At night when the sun goes down in frozen Greenland, the wind whips and the Aurora Borealis emerges like a Salvador Dali painting come to life, on cloudless nights. Outside north of the capital city of Nuuk, the unceasing yap and yip of chained up sled dogs never ends. But that is not the point.

“If a dog comes up close, we kick it away,” a guide told us. These are not furry huggable creatures to invite in to curl up next to the woodstove.

“These are working, hungry, crazy dogs who will bite you if you get too close to them.” She used to have 14 working dogs, but now like many other Greenlanders, she doesn’t run with them any longer.

Walking across a glacier in Greenland.
Walking across a glacier in Greenland.

Expensive to Feed the Dogs

Because they lost a source of free food for the beasts when the fish factory closed, it’s tougher to find people willing to pay to feed a pack of dogs.

But they still sit on windy hillsides, yipping and braying and curling up against the wind.

Greenland is home to just 55,000 residents. Last year only 30,000 travelers stayed here overnight. Most of the American visitors just came for the day from visiting cruise ships, these dock and debark in South Greenland during the summer.

My first impression of Greenland was to contemplate how far away it is from everything — yet like so many places modernity has touched, it is not that far after all.

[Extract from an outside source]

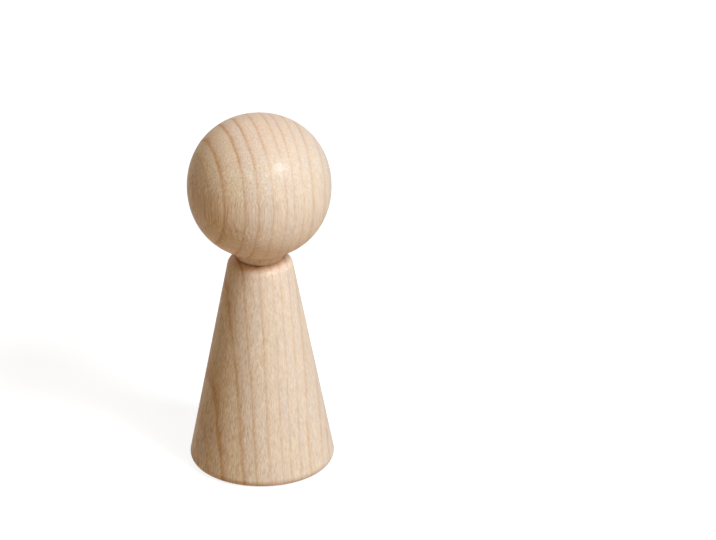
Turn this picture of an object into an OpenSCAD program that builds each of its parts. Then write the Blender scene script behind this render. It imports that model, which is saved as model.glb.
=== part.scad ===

But Greenland is a destination like no other — no other place can offer the experience of dog sledging, where the riders and the musher ride on the back of a wide sledge, or provide the grandeur of the inland ice. And there’s clearly no other place on earth where you can feel the greatness of silence like Greenland.

You’ve just got to see this for yourself.

The author’s trip was sponsored by Visit Greenland, the but the opinions are his own.